Art productions should have some standards between all characters, I define them as “styles” in Affinity Design. The face outline has a certain thickness that is different than the lines of the inner ear contours. The skin uses a gradient that offsets the saturation and tint a certain distance from the center from the center of the nose. The document is a specific pixel density that is consistent across the project. There are a lot of specific things to pay attention to when working through the whole process.

Thankfully Affinity allows saving and exporting style collections so once the outlines are drawn, I just assign them and fine tune. James, the Russian scientist was my reference model that defined the standard look.

I want a Scary Busey, however not too scary. So, we fill in some skin tones and apply some style presets I made for the features, and it starts to already come to life. In my character design I was aiming for just the right amount of uncanny valley. There are realistic irises and a bit of gradients on extremities to imply sloppy depth. The shoes are a little too detailed but also very indicative of personality. Mouths that have teeth and lips. I defined these styles once I was happy with the look before making final character models.

Lookin’ good Scary. But we are far from done.

That’s more like it. I still have a lot to learn about character face design, mostly regarding how to draw a side view face in less than 3 hours. It was stupid hard to think about the amount of facial muscles and bone and skin involved that create different wrinkles and shapes depending on the view. It was also tricky to decide the size of the eyes. I could make them realistic and small, but expressions would be harder to read. But making them larger sent them into a kind of slapstick area of unrealistic, and that might be too scary for Scary. Anyways…

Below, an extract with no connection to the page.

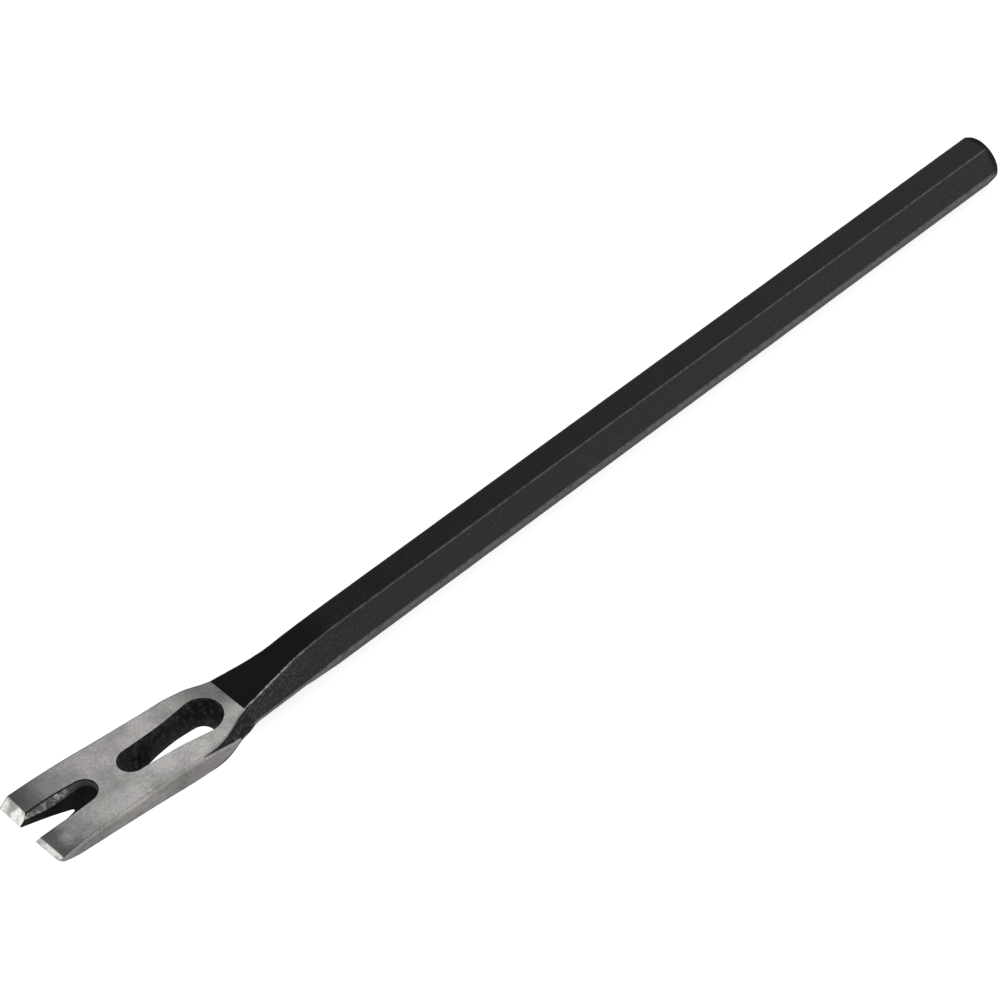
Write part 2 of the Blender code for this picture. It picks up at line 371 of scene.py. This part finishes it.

Continuing the construction of the character, we move to the body.

Blah, blah, blah, get a reference custodial image set, draw the lines, nest the shapes, apply the styles, make some shoes and…

Were getting closer to having a version of Gary Busey that is much less comfortable to look at than the real life one. Isn’t that great!? But we need to prepare for when Scary evolves; many mouths to communicate, and many eye shapes, that both need the 3 angles.

All of the eye expressions will be stored in an “eyeWhite” element that can switch between eye shapes. The element will be set to cut out any part of the irises where the selected shape is not white. Resulting in an easily expandable system for the iris to float around freely without peeling off of the eyeball.

Scary and friends will eventually need to talk to each other and will need many mouths for the sounds they will be producing. Specifically- ABCDEFG and X mouths. At least that’s what they are called in Toon Boom Harmony, pretty much the industry standard, and the animation program I use.

Coming from the TB Harmony Manual:

“The letters assigned to these mouth shapes are standard identifiers, they do NOT correspond to the sound they are meant to produce.”

This is an approximation of the English phonemes each mouth shape can be used to represent:

  • A: m, b, p, h
  • B: s, d, j, i, k, t
  • C: e, a
  • D: A, E
  • E: o
  • F: u, oo
  • G: f, ph
  • X: Silence, undetermined sound

Each mouth shape looks like what you would expect when you hear the character say words because there is one for each phoneme, or at least an approximation. I drew many more than that for variety and practice to better understand the face.

Order of mouths are not aligned correctly in the figure.

If you are a vocalist or familiar with singing, you may notice these are almost the same shapes you make to maximize tonal potential when singing vowels.

Three drawings for each mouth shape for the 3 views of the character. 4 Layers per drawing; dark inside of mouth, tongue, teeth, and lips. The lips and tongue change shape while the teeth only change position, both over the dark inside to imply a cavity. I only use the layers separately to pose them and they are combined when exported as just one drawing rather than having them always move independently. But that might have allowed more flexibility.

Rapidly switching between these mouths over an audio clip of someone talking is called Lip Syncing. This is done automatically in the program unless you have a lot of time to manually assign the shapes and listen carefully.

A few vowels and making faces are only the surface of expression. Scary will also physically interact with things and manipulate objects, same way the real Gary Busey does; telekinesis. And probably hands. So, let’s also draw those.

Hands with synchronized over and under layers so that fingers will wrap around objects that are grasped. As a bonus, Scary will also be able to play the banjo with accurate fingering. Will anyone care? Does the real Gary play the banjo? Was it worth the time? Good questions. I don’t know. Why don’t you ask the completed character design of Scary Busey;

He says he doesn’t know either. His posture and hands are also very confused; until we rig him up to a skeleton.

And here we are, step one of creating Gary Busey scenario of your dreams, because isn’t that what we all want?